Q: How does your research feed into your teaching?

A: My teaching is informed by my research on international development and by my experiences working in international development. When I teach about a topic, I try to use examples, quotes, images and video clips from my own research or experiences to ground what I am teaching about with real-life examples. I also get regular updates from the academics and civil society partners that I work with, which means that the examples I use in my teaching are up-to-date and reflective of current discussions going on in developing contexts. I find that this approach to teaching is appreciated by students who have an academic and/or professional interest in international development.

Q: What is your favourite part of teaching?

A: My favourite part of teaching is mentoring students as they think about and carry out research. Some students design research projects that closely relate to my own area of research. In these cases, it is enjoyable to be able to discuss our shared interests during supervision meetings or to email relevant news stories throughout the week. However, supervision is just as enjoyable when students design research projects on topics that are more tangential to my own area of research. In these cases, I guide students towards relevant bodies of literature that they might not have otherwise considered while also learning alongside students in the process. It is incredibly rewarding to mentor students as they design research projects that reflect their own interests, values and career aspirations.

Q: What are your interests beyond academia?
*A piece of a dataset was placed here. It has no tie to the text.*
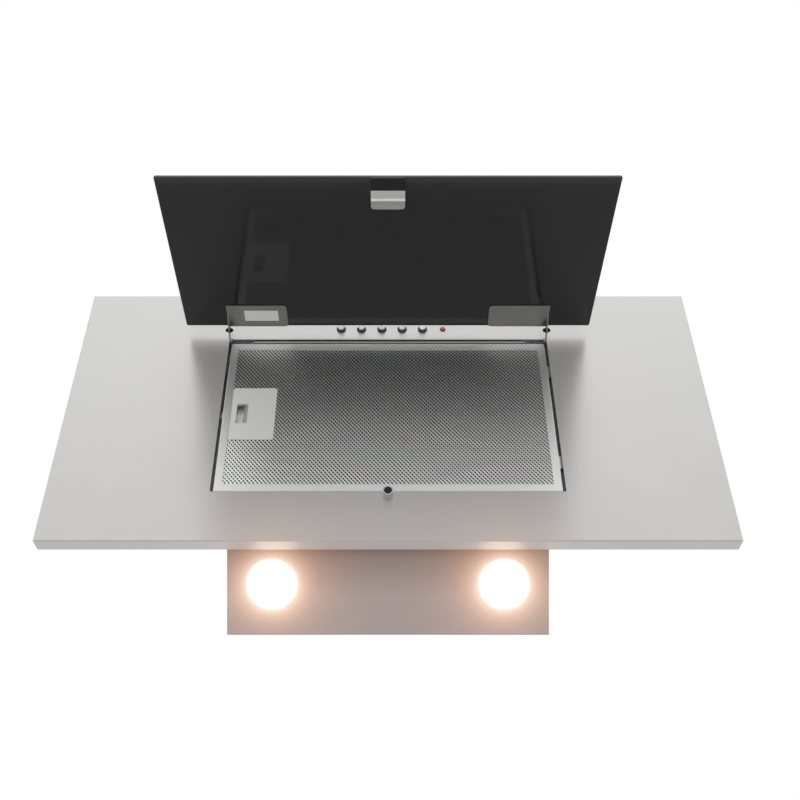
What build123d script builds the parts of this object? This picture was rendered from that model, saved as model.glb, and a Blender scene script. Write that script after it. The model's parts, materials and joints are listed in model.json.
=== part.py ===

A: When I am not at the university and not away doing fieldwork, I take advantage of living in Sheffield. As I am still relatively new to Sheffield, I have been spending my evenings and weekends getting to know the city and the surrounding area. Although Sheffield maintains a small-town feel, I lived in a very small town previously; so I feel like there is so much to do and see in the city. I am also really enjoying having the Peak District right at my doorstep. Every weekend, I try out a new walking route in the Peak District with my dog, Oliver.